Six Places in Buenos Aires Where You’ll Want to Have a Drink

Neighborhood: Palermo, Avenida Medrano 1475

Federico Cuco is the owner of this whimsical and warmhearted bar, which is named after the author Jules Verne. He is a veteran bartender and an amateur cocktail historian. Mr. Cuco can serve you one of his house originals, such as the smoky Opium Old-Fashioned, or he can tell you about Buenos Aires’ rich mixological history, which includes mid-20th-century bartender celebrities like Santiago Policastro. Known as “Pichin,” Policastro cut a big enough figure to appear on television and publish a book, “Tragos Magicos” (or “Magical Drinks”). Mr. Cuco was behind a campaign a decade ago to “Save the Clarito,” the Clarito being a forgotten dry Martini riff by Pichin. It worked. You can order a Clarito anywhere in the city now. (The chief difference between the original Clarito and a Martini was a sugar rim. That touch, gratefully, has since been dropped.)

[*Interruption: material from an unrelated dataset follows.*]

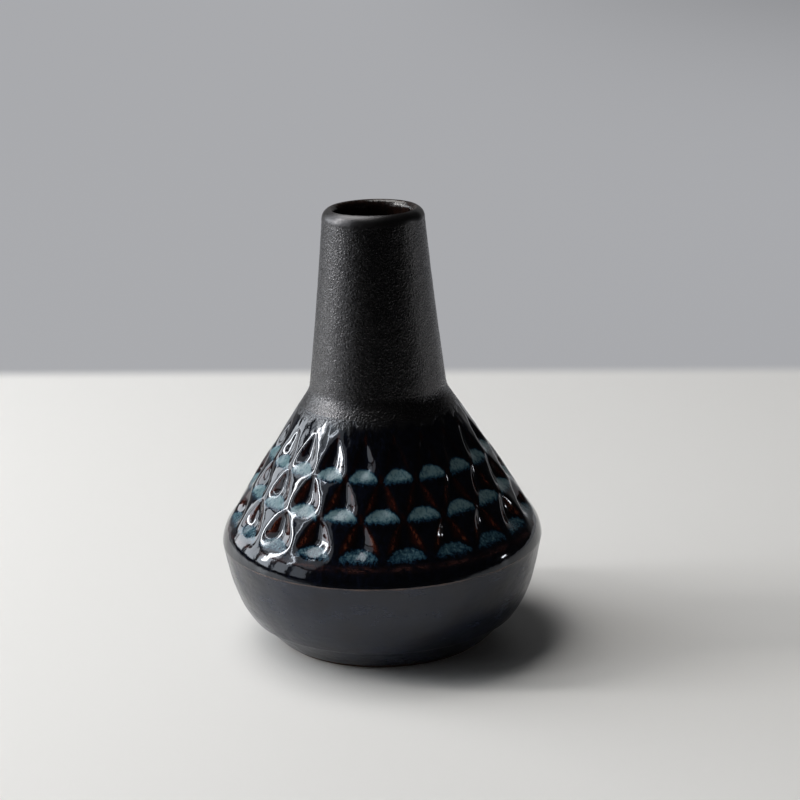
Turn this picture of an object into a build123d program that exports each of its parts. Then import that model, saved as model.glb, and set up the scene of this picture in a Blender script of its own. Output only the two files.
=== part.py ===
from build123d import *
import os
from math import atan2, cos, hypot, radians, sin

# A stoneware vase: a low bowl on a foot ring, a cone-shaped shoulder with three staggered rows
# of pressed arch niches, and a slender neck. The clay sections are luted together at stepped
# joints, and each glaze coat is a thin closed shell on the clay.
# The vase's axis is Z, and the foot ring rests on Z = 0. All sizes are in millimetres.

os.makedirs("parts", exist_ok=True)

# ---- coats ----
coat = 0.5  # thickness of every glaze on the walls, measured along the radius
base_coat = 0.3  # thickness of the glaze under the base

# ---- outline of the glazed outside, as (radius, height) ----
foot_contact = (36.0, 0.0)
foot_bevel = (38.0, 1.5)
foot_top = (44.9, 8.6)
bowl_edge = (46.1, 9.0)
bowl_turn = (50.3, 16.0)
bowl_side = (53.3, 25.5)
arris = (55.3, 35.4)
roll_side = (54.5, 38.85)
shoulder_foot = (52.9, 42.0)
shoulder_head = (26.4, 83.5)
shoulder_bulge = 0.45  # how far the shoulder's slope stands out from a straight line
fillet_foot = (24.6, 86.2)
fillet_middle = (23.66, 88.1)
neck_foot = (23.2, 90.2)
neck_middle = (20.0, 118.0)
neck_head = (17.3, 146.0)
lip_shoulder = (16.6, 148.7)
lip_crest = (14.9, 150.0)

# ---- outline of the clay inside, as (radius, height) ----
floor_height = 10.5
floor_edge = (34.0, floor_height)
bowl_inside = (46.4, 19.5)
belly_inside = (50.0, arris[1])
tongue_inside = (49.2, 38.4)
roll_inside = (48.2, 40.9)
shoulder_inside = (46.4, 43.0)
neck_root = (18.5, 86.0)
throat = (13.6, 147.5)
lip_inside = (13.9, 148.9)
clay_lip_shoulder = (16.1, 148.3)
clay_crest = (lip_crest[0], lip_crest[1] - coat)

# ---- joints between the clay sections ----
foot_hole_radius = 31.5
base_radius = 33.0  # recessed underside, at the foot ring's inner face
base_height = 4.5
base_glaze_radius = 32.8
seat_radius = 38.5  # step in which the bowl's base sits
clay_foot_top = (foot_top[0] - coat, 8.8)
tongue_radius = 51.2  # outside of the bowl's tongue, inside the shoulder's lap
collar_radius = 22.3  # outside of the shoulder's collar, inside the neck's lap

# ---- niches ----
niches_per_row = 20
row_rise = 11.3  # height from one row's sills to the next
first_sill_height = 43.6
niche_height = 12.0  # from sill to apex, along Z
niche_half_angle = 8.5  # of the niche's foot, as an angle around the vase's axis
row_depths = (2.3, 2.05, 1.65)  # at the valley's deepest point, from the lowest row up
valley_share = 0.35  # how far up the niche its deepest point lies
front_angle = -90.0  # the direction of the vase's front, from +X
row_phases = (9.9, 0.9, 9.9)  # where each row's first niche lies, from the front
mouth_rise = 1.2  # how far the cutting tool stands out of the surface
band_depth = 3.3  # depth of the ring from which the shoulder's coat is made


def inset(point, amount=coat):
    """The outline point moved towards the axis."""
    return (point[0] - amount, point[1])


def shoulder_radius(height):
    """Radius of the shoulder's glazed surface, which bulges a little from a cone."""
    share = (height - shoulder_foot[1]) / (shoulder_head[1] - shoulder_foot[1])
    straight = shoulder_foot[0] + share * (shoulder_head[0] - shoulder_foot[0])
    return straight + shoulder_bulge * (1 - (2 * share - 1) ** 2)


shoulder_waist_height = (shoulder_foot[1] + shoulder_head[1]) / 2
shoulder_waist = (shoulder_radius(shoulder_waist_height), shoulder_waist_height)
shoulder_lean = atan2(shoulder_foot[0] - shoulder_head[0], shoulder_head[1] - shoulder_foot[1])
coat_depth = coat * cos(shoulder_lean)  # the shoulder's coat, measured square to its slope


def draw_bowl(amount):
    """Bowl's side, from its lower edge up to the arris."""
    Spline(*[inset(point, amount) for point in (bowl_edge, bowl_turn, bowl_side, arris)])


def draw_shoulder(amount):
    """Shoulder's side: the roll over the arris, then the slope up to the neck."""
    ThreePointArc(*[inset(point, amount) for point in (arris, roll_side, shoulder_foot)])
    ThreePointArc(*[inset(point, amount) for point in (shoulder_foot, shoulder_waist, shoulder_head)])


def draw_neck(amount):
    """Neck's side, from the end of the shoulder up to the lip."""
    Line(inset(shoulder_head, amount), inset(fillet_foot, amount))
    ThreePointArc(*[inset(point, amount) for point in (fillet_foot, fillet_middle, neck_foot)])
    ThreePointArc(*[inset(point, amount) for point in (neck_foot, neck_middle, neck_head)])


def draw_inside(amount):
    """Inside of the vase, from the floor's edge up to the throat."""
    low_edge = (floor_edge[0] - amount, floor_height + amount)
    ThreePointArc(low_edge, inset(bowl_inside, amount), inset(belly_inside, amount))
    Line(inset(belly_inside, amount), inset(tongue_inside, amount))
    ThreePointArc(*[inset(point, amount) for point in (tongue_inside, roll_inside, shoulder_inside)])
    Line(inset(shoulder_inside, amount), inset(neck_root, amount))
    Line(inset(neck_root, amount), inset(throat, amount))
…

If you ask for other historical Buenos Aires cocktails, there’s a good chance Mr. Cuco will know how to make them. He is also a big advocate of local heritage brands like Amargo Obrero, a mild regional amaro, and Hesperidina, an orange liqueur that, in 1876, became Argentina’s first patented product. Oddly enough, Hesperidina was created by Melville Sewell Bagley, an immigrant from Maine.

Neighborhood: Recoleta. Arroyo 872

Florería Atlántico is Buenos Aires’ most famous cocktail bar, a reputation it may have secured solely through the energies of its owner, Tato Giovannoni, a charismatic man who knows how to fill up a room. He also knows how to paint up a room; the pictures of sea monsters on the walls are his. Mr. Giovannoni describes his bar as being a tribute to the multiethnic history of the city’s population. Fittingly, the menu is divided by national influence, with sections dedicated to Spain (sherry drinks), Poland (vodka) and England (gin, Scotch). The bar’s signature drink is, naturally, a Negroni variation, but the dizzyingly complex Balestrini Negroni tells a distinctly Argentinian story. The Campari is locally distilled. The gin, Principe de los Apóstoles, is the creation of Mr. Giovannoni, boasting botanicals such as yerbe mate and eucalyptus. Averna amaro replaces the usual vermouth. And a dash of seawater from the actual Atlantic Ocean provides a saline accent. (The bar is called Atlantico, after all.) This is all infused with eucalyptus smoke and garnished with pine nuts. The eucalyptus branches could conceivably have been fetched from the flower shop upstairs, which serves as a false front for the bar.